◆ Required work
Extract all lines in the data that contain the word "parts".

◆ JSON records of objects
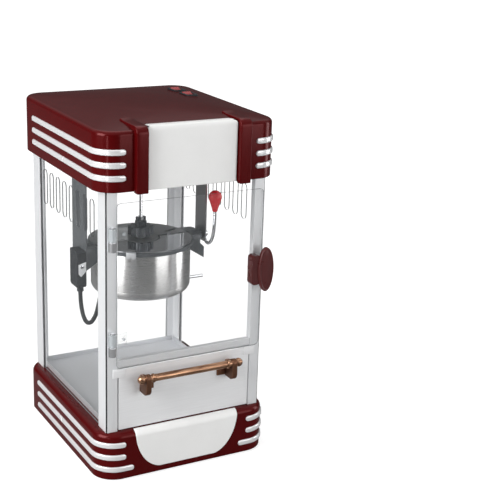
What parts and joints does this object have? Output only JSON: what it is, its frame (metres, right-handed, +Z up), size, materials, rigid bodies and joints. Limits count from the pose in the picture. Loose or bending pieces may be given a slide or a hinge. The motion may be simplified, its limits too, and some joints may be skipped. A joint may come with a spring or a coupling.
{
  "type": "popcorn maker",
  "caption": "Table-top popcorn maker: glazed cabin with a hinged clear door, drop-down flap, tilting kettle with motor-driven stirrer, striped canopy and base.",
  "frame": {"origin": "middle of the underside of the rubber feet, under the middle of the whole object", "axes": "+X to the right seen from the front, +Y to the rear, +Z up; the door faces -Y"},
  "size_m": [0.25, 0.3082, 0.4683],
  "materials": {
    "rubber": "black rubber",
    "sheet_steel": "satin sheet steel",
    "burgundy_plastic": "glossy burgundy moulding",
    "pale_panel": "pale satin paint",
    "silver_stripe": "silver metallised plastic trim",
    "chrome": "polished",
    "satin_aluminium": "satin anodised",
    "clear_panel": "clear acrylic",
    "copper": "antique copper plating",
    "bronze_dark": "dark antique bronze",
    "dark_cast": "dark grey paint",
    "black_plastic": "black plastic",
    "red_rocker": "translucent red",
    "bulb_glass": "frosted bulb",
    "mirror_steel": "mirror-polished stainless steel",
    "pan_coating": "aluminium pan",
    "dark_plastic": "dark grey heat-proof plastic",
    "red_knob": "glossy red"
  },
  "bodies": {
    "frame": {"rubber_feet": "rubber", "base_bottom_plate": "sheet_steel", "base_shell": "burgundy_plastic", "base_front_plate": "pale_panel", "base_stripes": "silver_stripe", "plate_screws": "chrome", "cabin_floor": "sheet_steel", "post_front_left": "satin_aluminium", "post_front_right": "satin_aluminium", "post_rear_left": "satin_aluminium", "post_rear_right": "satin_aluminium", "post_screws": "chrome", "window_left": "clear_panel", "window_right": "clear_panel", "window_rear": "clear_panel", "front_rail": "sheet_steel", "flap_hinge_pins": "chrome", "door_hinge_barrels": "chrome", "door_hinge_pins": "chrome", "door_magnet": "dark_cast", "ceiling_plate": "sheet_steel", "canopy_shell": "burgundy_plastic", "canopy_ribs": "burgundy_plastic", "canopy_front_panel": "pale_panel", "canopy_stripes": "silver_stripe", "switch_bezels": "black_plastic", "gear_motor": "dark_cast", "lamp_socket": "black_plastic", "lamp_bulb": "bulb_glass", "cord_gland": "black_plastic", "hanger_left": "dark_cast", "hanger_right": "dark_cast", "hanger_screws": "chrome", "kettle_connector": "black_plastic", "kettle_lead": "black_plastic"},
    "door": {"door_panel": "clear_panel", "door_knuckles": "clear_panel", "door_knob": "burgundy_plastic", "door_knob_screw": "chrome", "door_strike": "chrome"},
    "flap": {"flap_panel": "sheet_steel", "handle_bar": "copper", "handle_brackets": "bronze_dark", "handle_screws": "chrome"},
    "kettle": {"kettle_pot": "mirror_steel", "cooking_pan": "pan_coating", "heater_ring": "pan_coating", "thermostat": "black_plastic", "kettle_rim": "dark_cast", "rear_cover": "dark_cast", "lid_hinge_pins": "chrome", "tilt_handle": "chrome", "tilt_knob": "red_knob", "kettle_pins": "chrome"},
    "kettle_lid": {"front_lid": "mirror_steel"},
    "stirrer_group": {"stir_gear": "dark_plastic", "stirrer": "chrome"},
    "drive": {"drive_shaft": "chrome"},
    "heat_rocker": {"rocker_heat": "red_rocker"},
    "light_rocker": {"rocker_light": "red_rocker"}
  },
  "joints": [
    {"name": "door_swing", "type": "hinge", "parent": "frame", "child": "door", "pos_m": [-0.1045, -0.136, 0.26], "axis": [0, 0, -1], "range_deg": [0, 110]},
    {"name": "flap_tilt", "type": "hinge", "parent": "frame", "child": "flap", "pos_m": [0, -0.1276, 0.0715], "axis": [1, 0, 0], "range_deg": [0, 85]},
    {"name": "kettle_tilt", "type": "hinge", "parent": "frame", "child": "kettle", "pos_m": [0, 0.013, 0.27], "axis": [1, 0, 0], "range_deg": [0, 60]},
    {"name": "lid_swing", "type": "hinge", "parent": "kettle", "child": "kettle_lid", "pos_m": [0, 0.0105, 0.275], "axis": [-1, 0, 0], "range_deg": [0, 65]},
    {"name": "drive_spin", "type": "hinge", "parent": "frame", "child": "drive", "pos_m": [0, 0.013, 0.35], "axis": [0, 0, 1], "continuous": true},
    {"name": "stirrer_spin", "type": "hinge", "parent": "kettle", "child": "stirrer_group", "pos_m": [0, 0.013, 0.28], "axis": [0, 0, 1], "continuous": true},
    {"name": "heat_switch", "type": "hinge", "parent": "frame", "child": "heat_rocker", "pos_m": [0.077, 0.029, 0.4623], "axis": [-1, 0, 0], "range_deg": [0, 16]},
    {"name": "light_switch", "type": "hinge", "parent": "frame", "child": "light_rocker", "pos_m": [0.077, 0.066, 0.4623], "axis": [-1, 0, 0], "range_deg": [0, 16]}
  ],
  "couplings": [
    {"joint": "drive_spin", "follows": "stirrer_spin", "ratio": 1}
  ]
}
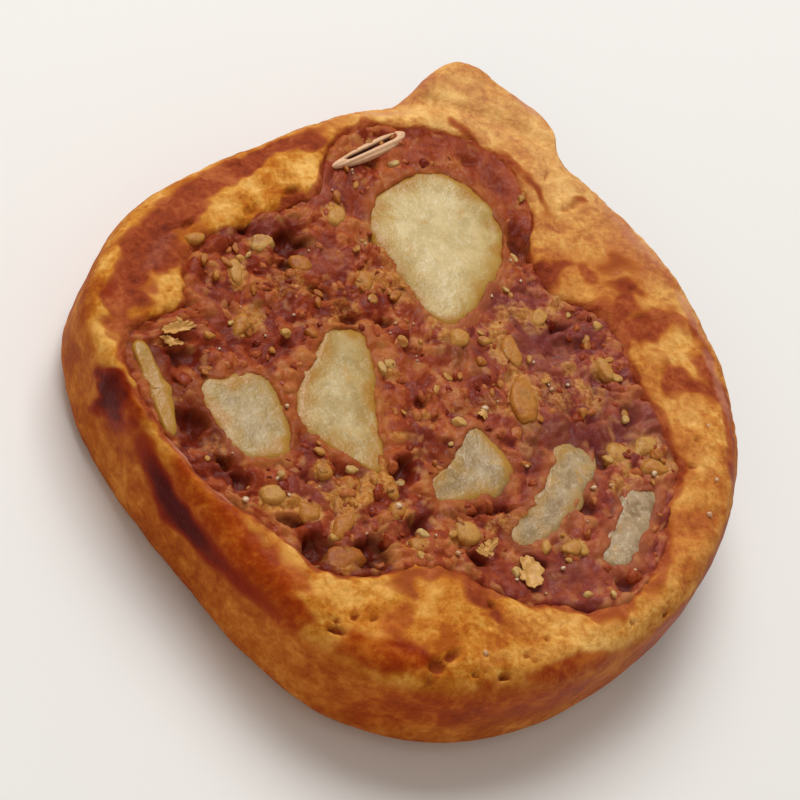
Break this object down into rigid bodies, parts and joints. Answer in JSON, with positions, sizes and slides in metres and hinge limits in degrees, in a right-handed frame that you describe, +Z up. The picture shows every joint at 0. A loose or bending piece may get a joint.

◆ Solution below
What parts and joints does this object have? Output only JSON: what it is, its frame (metres, right-handed, +Z up), size, materials, rigid bodies and joints. Limits count from the pose in the picture. Loose or bending pieces may be given a slide or a hinge. The motion may be simplified, its limits too, and some joints may be skipped. A joint may come with a spring or a coupling.
Break this object down into rigid bodies, parts and joints. Answer in JSON, with positions, sizes and slides in metres and hinge limits in degrees, in a right-handed frame that you describe, +Z up. The picture shows every joint at 0. A loose or bending piece may get a joint.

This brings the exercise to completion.